Wouldn't plus accept reference instead of making copy of the parameter?

Fraction& plus( const Fraction& frac )

This is similar to how you would implement operator= (an example):

  A& operator=(const A& right) {
    if(this == &right) return *this;    // Handle self-assignment
    b = right.b;
    return *this;
  }

Maybe you would want to not modify object and return new object:

// assuming there's a constructor Fraction(int numerator, int denominator):
Fraction* plus(Fraction const& rhs)
{
    return new Fraction(numerator * rhs.denominator
                        + rhs.numerator * denominator,
                        denominator * rhs.denominator);
}

But this of course has to return pointer to new instance which is not a reference as maybe required in your task (?).

Or even better:

Fraction plus(Fraction const& rhs)
{
    return Fraction(numerator * rhs.denominator
                    + rhs.numerator * denominator,
                    denominator * rhs.denominator);
}

This will create Fraction in the space of calling function so there's no overhead of copying structure on return.

Upvotes: 2

anon
anon

Reputation:

Get a new instructor. It looks as if the declaration of plus() is completely wrong.

  • it probably should return a value rather than a reference
  • if it must return a reference, it should return a const reference
  • it should definitely take a const reference as a parameter

That is for likely sensible implementations of a member plus() function. Of course, it should probably be a friend.

Upvotes: 7

Khaled Alshaya
Khaled Alshaya

Reputation: 96879

I believe that the semantics should be that the member function 'plus' returns a 'new' object which represents the sum of the caller and the called. note :: new does not mean 'new' keyword in C++ :) so for your example,

// the constructor accepts (numerator, denominator).
// in your case, the caller object would be A, and the called object would be B(other).
return Fraction(numerator * other.denominator + other.numerator * denominator, denominator * other.denominator);

The only place I see it correct to return a reference to this is when you overload operators that have side effects.

To clarify more, this should be your 'plus' signature,

Fraction plus( const Fraction& frac );

neither the caller nor the called should be effected by the 'plus'.

Upvotes: 0

sth
sth

Reputation: 229603

In your plus() method you should probably create a new Fraction object and return that, instead of modifying the current one and then returning *this.
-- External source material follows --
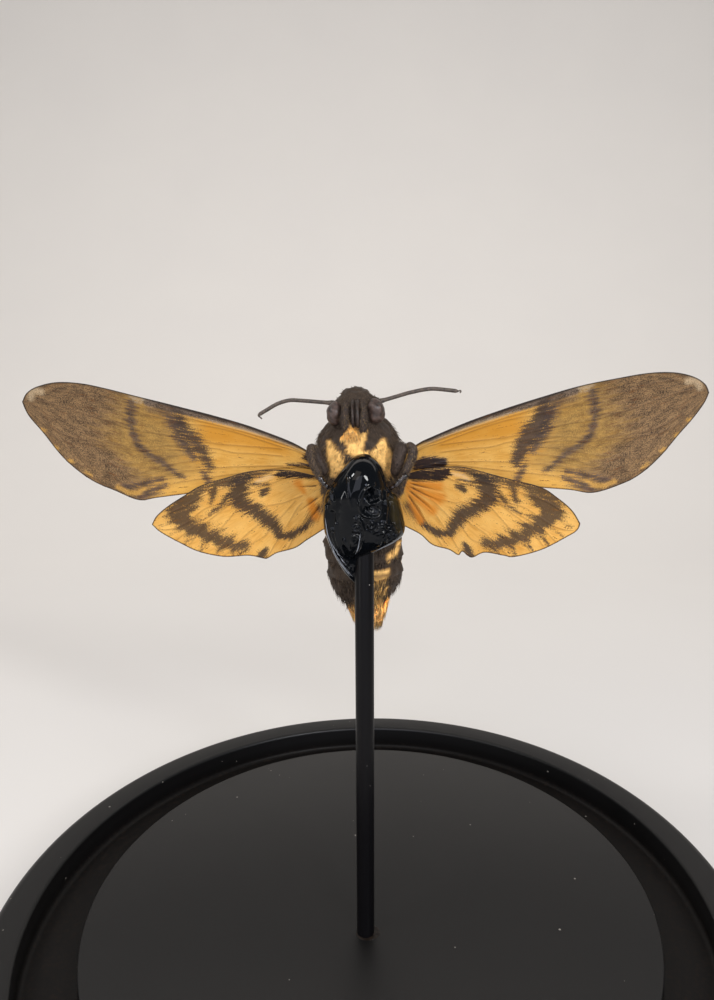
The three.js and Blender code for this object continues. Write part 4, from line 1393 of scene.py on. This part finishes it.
def buildGlue():
    # a sphere drawn out to the levels, then pulled into strands, dented and crumpled
    bm = bmesh.new()
    bmesh.ops.create_uvsphere(bm, u_segments=glue["segments"], v_segments=glue["rings"], radius=1)
    levels = np.array(glue["levels"])
    top, bottom = levels[0, 0], levels[-1, 0]
    fine = smoothLine(levels, 8)
    fine = fine[np.argsort(-fine[:, 0])]
    co = np.array([v.co for v in bm.verts])
    height = top + (bottom - top) * (1 - co[:, 2]) / 2
    left, right, front, back = (np.interp(height, fine[::-1, 0], fine[::-1, i])
                                for i in (1, 2, 3, 4))
    # the poles stay points
    around = unit(co[:, :2] + 1e-9) * np.where(np.abs(co[:, 2]) > 1 - 1e-6, 0.0, 1.0)[:, None]
    shaped = np.stack([(left + right) / 2 + around[:, 0] * (right - left) / 2,
                       (front + back) / 2 + around[:, 1] * (back - front) / 2, height], axis=1)
    for v, place in zip(bm.verts, shaped):
        v.co = place
    for _ in range(glue["smoothings"]):
        bmesh.ops.smooth_vert(bm, verts=bm.verts, factor=0.5, use_axis_x=True, use_axis_y=True,
                              use_axis_z=True)
    bm.normal_update()
    flat = np.array([(v.co.x, v.co.z) for v in bm.verts])
    facing = smoothStep(-0.1, 0.35, np.array([-v.normal.y for v in bm.verts]))
    rise = np.zeros(len(flat))
    for line, size in glue["ridges"]:
        far, width = lineDistance(flat, smoothLine(line, 6))
        rise += size * np.exp(-(far / np.maximum(width * 0.5, 0.05)) ** 2)
    for line, size in glue["dents"]:
        far, width = lineDistance(flat, line)
        rise -= size * np.exp(-(far / (width * 0.5)) ** 4)
    for line, size in glue["crumples"]:
        inside = patchField(flat, [line], 0.35)
        for i in np.nonzero(inside > 0.01)[0]:
            p = Vector(shaped[i] / glue["crumpleSize"])
            folds = 1 - 2.4 * abs(noise.noise(p)) + 0.35 * noise.noise(p * 2.1)
            rise[i] += inside[i] * size * 0.6 * folds
    for v, amount, share in zip(bm.verts, rise, facing):
        v.co += v.normal * float(amount * share)
    # marks the threads, which take the pale grey that is partly a painted highlight
    threadGlint = bm.verts.layers.float.new("threadGlint")
    skin = BVHTree.FromBMesh(bm)
    for line in glue["threads"]:
        line = smoothLine(line, 8)
        laid = [skin.ray_cast(Vector((x, -30, z)), Vector((0, 1, 0)))[0] for x, z in line]
        laid = [at for at in laid if at]
        thin = np.sin(np.linspace(0.25, math.pi - 0.25, len(laid))) * glue["threadRadius"]
        for v in sweepTube(bm, laid, thin, 8):
            v[threadGlint] = 1
    flat = np.array([(v.co.x, v.co.z) for v in bm.verts])
    paintLayers(bm, {"film": patchField(flat, glue["film"], glue["filmFade"])})
    bmesh.ops.recalc_face_normals(bm, faces=bm.faces)
    placePiece("glue_blob_set", bm, [glueFinish()], "black_glue", "glue_blob")


def buildResidue():
    # a low, ragged smear of glue where the rod enters the base
    bm = bmesh.new()
    x, y = (a + b for a, b in zip(rod["axis"], residue["beside"]))
    verts = addBall(bm, (x, y, base["discTop"]), residue["half"], 4)
    roughen(bm, verts, *residue["lumps"], residue["seed"])
    bmesh.ops.scale(bm, vec=(mm, mm, mm), verts=bm.verts)
    # dried glue with dust in it: brown-black, half matt
    dusty = simpleSkin("driedGlueResidue", {
        "shader": {"Roughness": 0.5, "IOR": 1.5, "Specular IOR Level": 0.25}, "low": "#080605",
        "high": "#21170f", "grain": 0.6, "pebble": 0.3, "bump": 0.5})
    addPiece("rod_foot_residue", bm, [dusty], "black_glue")


buildGlue()
buildResidue()
print("glue built")


studio = {
    "floor": "#e3e0dd", "floorPale": "#e8e5e1",
    # in metres: the clouds in the paper, then its size
    "mottle": 0.08, "width": 3.2, "front": -1.6, "back": 0.75, "curve": 0.5, "height": 2.6,
    "world": "#dfe4ea", "worldStrength": 0.28,
}
# name: place in mm, the point it faces, size in mm, power in watts, colour, roll in degrees
lamps = {
    "softboxAbove": ((-260, -410, 600), (0, 0, 90), (420, 340), 0.84, "#fff2e2", 0),
    "windowFront": ((-80, -515, 270), (0, 0, 90), (300, 430), 1.06, "#ebeeff", 0),
    "smallLeft": ((-204, -103, 303), (0, -10, 98), (36, 42), 0.23, "#ffffff", 0),
    "stripRight": ((140, -232, 238), (0, -10, 98), (130, 34), 0.58, "#ffffff", -43),
    "stripLeft": ((-240, -170, 95), (0, -10, 92), (14, 140), 0.11, "#ffffff", 0),
    "stripLow": ((150, -250, 118), (0, -10, 92), (34, 70), 0.09, "#dfe6ff", 20),
    "wallWash": ((0, 260, 480), (0, 680, -140), (1400, 300), 2.42, "#fff8f0", 0),
}


def buildStudio():
    bm = bmesh.new()
    profile = [(studio["front"], 0), (studio["back"] - studio["curve"], 0)]
    corner = (studio["back"] - studio["curve"], studio["curve"])
    profile += arcPoints(corner, studio["curve"], -90, 0, 16)[1:]
    profile.append((studio["back"], studio["height"]))
    half = studio["width"] / 2
    verts = [bm.verts.new((-half, y, z)) for y, z in profile]
    edges = [bm.edges.new(pair) for pair in zip(verts, verts[1:])]
    made = bmesh.ops.extrude_edge_only(bm, edges=edges)["geom"]
    bmesh.ops.translate(bm, vec=(studio["width"], 0, 0),
                        verts=[g for g in made if isinstance(g, bmesh.types.BMVert)])
    bmesh.ops.recalc_face_normals(bm, faces=bm.faces)
    # matt pale paper with the faintest mottling
    paper, tree = newMaterial("mattPaleBackdropPaper", {"Roughness": 0.9})
    place = addNode(tree, "TexCoord", output="Object")
    mottle = addNode(tree, "TexNoise", {"Vector": place, "Scale": 1 / studio["mottle"],
                                        "Detail": 3}, 0)
    tint = addNode(tree, "Mix", {0: mottle, 6: studio["floor"], 7: studio["floorPale"]}, 2,
                   data_type="RGBA")
    linkShader(paper, {"Base Color": tint})
    mesh = bpy.data.meshes.new("backdrop")
    bm.to_mesh(mesh)
    bm.free()
    mesh.shade_smooth()
    mesh.materials.append(paper)
    backdrop = bpy.data.objects.new("backdrop", mesh)
    scene.collection.objects.link(backdrop)


def addLamps():
    for name, (place, target, size, power, colour, roll) in lamps.items():
        data = bpy.data.lights.new(name, "AREA")
        data.shape = "RECTANGLE"
        data.size, data.size_y = size[0] * mm, size[1] * mm
        data.energy = power
        data.color = linearColour(colour)[:3]
        lamp = bpy.data.objects.new(name, data)
        lamp.location = Vector(place) * mm
        aim = (Vector(target) - Vector(place)).to_track_quat("-Z", "Y").to_matrix()
        lamp.rotation_euler = (aim @ Matrix.Rotation(math.radians(roll), 3, "Z")).to_euler()
        scene.collection.objects.link(lamp)
    world = bpy.data.worlds.new("softDaylight")
    world.use_nodes = True
    sky = world.node_tree.nodes["Background"]
    sky.inputs["Color"].default_value = linearColour(studio["world"])
    sky.inputs["Strength"].default_value = studio["worldStrength"]
    scene.world = world
    scene.view_settings.view_transform = "Standard"


buildStudio()
addLamps()
print("studio set")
You probably don't want to change A in A.plus(B). To return a new Fraction, the signature of plus() would best be:

Fraction plus(const Fraction &frac);

(In case you're not currently modifying this in the plus() method, why do you want to return *this?)

Upvotes: 0

Tyler McHenry
Tyler McHenry

Reputation: 76660

There's nothing wrong with returning *this. For example, that's how overloads of modifying operators are supposed to work. It seems like the plus method is really just a way of providing an operator+= for your class without actually overloading the operator (I assume you haven't gotten to operator overloading yet), so returning *this in this case is the usual behavior.

Upvotes: 1

Michael
Michael

Reputation: 55415

Yes, this is the only way. The only way to access the current object in a method is via this, and it is a pointer.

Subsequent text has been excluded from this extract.